_Task brief_.
Hand back each line, unchanged, from the top down to the line where "return np.hypot(*(place[:, :, None]" sits.

##### Data segment #####

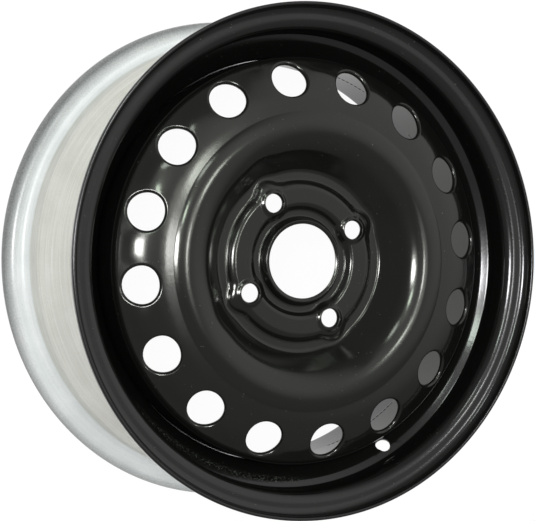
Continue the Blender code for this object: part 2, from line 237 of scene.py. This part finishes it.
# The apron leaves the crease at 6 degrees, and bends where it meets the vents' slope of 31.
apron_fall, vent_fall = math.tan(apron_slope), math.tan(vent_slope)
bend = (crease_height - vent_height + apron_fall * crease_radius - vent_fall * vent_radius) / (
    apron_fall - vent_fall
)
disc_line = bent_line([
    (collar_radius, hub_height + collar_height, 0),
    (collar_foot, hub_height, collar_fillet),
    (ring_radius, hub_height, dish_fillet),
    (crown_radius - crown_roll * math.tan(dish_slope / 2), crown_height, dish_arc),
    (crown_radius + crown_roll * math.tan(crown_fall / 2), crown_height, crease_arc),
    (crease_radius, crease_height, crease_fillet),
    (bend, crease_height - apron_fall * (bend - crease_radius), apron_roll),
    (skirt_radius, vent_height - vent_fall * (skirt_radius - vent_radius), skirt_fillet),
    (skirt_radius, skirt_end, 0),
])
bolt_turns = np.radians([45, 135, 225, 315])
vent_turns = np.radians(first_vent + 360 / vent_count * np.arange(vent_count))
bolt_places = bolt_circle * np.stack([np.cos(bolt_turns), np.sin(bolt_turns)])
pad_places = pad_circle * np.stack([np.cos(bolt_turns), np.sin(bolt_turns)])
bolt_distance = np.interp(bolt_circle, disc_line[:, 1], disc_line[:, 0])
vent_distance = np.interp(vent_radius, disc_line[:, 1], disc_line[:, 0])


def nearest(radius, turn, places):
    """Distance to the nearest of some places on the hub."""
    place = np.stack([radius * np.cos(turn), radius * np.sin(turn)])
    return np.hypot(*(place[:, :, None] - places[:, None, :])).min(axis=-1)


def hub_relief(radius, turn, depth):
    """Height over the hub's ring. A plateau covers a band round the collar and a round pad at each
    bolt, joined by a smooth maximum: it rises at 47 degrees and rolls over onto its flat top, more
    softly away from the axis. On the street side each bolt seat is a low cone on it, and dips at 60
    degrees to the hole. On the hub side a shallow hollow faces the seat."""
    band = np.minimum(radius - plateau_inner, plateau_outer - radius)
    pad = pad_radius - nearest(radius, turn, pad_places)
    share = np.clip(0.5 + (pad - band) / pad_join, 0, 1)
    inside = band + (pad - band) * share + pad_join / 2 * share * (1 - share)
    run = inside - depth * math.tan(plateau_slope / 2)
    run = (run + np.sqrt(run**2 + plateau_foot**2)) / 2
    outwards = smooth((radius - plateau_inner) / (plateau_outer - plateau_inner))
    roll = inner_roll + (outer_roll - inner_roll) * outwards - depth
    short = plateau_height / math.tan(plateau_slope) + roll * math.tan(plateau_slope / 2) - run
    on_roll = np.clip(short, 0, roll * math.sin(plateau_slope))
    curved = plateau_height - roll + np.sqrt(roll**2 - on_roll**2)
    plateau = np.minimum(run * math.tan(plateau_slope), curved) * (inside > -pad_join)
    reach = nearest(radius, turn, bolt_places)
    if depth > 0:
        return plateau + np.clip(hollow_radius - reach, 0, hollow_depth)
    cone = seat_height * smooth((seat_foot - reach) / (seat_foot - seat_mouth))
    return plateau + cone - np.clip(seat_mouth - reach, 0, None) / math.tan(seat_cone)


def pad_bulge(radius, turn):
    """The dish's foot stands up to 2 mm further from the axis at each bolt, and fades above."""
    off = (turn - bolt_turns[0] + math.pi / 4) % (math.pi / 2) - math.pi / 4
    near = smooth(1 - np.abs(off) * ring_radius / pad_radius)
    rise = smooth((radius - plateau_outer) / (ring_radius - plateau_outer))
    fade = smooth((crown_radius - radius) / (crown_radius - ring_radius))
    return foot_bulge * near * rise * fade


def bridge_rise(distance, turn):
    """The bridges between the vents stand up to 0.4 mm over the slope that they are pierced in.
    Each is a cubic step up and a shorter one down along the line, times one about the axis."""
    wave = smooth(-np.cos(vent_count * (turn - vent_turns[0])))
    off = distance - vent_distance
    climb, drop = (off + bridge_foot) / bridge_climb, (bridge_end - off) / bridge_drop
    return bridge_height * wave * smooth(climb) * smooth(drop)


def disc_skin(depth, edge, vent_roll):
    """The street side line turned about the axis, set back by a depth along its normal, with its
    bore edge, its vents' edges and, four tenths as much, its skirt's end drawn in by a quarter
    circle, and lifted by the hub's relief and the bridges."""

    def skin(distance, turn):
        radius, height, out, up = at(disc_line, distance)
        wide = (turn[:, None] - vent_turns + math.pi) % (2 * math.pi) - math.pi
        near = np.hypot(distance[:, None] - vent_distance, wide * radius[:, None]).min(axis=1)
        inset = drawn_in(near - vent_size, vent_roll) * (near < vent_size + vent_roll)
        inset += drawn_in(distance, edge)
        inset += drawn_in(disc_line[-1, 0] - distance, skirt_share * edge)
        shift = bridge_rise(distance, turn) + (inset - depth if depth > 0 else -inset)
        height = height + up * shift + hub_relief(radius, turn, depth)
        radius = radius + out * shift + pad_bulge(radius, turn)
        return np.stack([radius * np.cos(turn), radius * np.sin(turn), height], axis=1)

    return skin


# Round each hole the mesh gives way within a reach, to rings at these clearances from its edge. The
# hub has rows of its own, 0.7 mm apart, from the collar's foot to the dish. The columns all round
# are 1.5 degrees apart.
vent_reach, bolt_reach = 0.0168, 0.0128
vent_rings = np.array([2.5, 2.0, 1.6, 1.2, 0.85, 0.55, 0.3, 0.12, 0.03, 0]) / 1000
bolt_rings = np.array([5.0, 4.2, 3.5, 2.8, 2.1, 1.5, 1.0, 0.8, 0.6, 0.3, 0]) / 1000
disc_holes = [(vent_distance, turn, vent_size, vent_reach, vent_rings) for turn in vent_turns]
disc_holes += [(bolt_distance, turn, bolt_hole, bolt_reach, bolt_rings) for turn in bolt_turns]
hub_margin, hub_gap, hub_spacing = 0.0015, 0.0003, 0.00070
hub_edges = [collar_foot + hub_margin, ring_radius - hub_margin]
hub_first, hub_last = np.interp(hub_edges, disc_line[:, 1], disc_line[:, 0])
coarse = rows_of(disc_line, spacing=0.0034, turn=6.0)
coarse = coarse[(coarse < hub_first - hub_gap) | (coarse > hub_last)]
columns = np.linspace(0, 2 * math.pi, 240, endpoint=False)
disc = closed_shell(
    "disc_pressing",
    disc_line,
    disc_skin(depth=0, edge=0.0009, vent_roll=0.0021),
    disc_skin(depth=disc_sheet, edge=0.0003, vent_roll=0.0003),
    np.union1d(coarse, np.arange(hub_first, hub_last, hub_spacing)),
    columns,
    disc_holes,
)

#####

_Problem solution_.
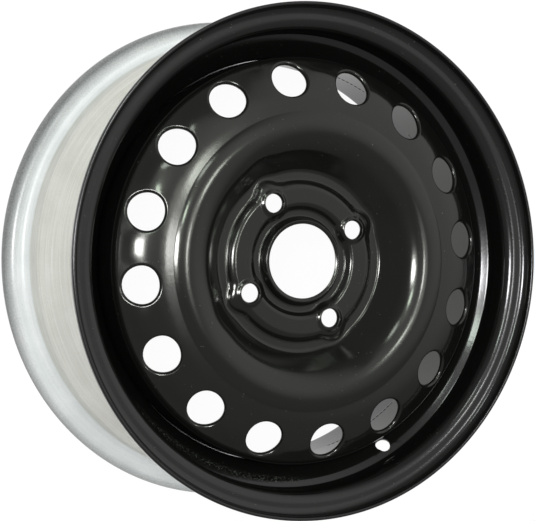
Continue the Blender code for this object: part 2, from line 237 of scene.py. This part finishes it.
# The apron leaves the crease at 6 degrees, and bends where it meets the vents' slope of 31.
apron_fall, vent_fall = math.tan(apron_slope), math.tan(vent_slope)
bend = (crease_height - vent_height + apron_fall * crease_radius - vent_fall * vent_radius) / (
    apron_fall - vent_fall
)
disc_line = bent_line([
    (collar_radius, hub_height + collar_height, 0),
    (collar_foot, hub_height, collar_fillet),
    (ring_radius, hub_height, dish_fillet),
    (crown_radius - crown_roll * math.tan(dish_slope / 2), crown_height, dish_arc),
    (crown_radius + crown_roll * math.tan(crown_fall / 2), crown_height, crease_arc),
    (crease_radius, crease_height, crease_fillet),
    (bend, crease_height - apron_fall * (bend - crease_radius), apron_roll),
    (skirt_radius, vent_height - vent_fall * (skirt_radius - vent_radius), skirt_fillet),
    (skirt_radius, skirt_end, 0),
])
bolt_turns = np.radians([45, 135, 225, 315])
vent_turns = np.radians(first_vent + 360 / vent_count * np.arange(vent_count))
bolt_places = bolt_circle * np.stack([np.cos(bolt_turns), np.sin(bolt_turns)])
pad_places = pad_circle * np.stack([np.cos(bolt_turns), np.sin(bolt_turns)])
bolt_distance = np.interp(bolt_circle, disc_line[:, 1], disc_line[:, 0])
vent_distance = np.interp(vent_radius, disc_line[:, 1], disc_line[:, 0])


def nearest(radius, turn, places):
    """Distance to the nearest of some places on the hub."""
    place = np.stack([radius * np.cos(turn), radius * np.sin(turn)])
    return np.hypot(*(place[:, :, None] - places[:, None, :])).min(axis=-1)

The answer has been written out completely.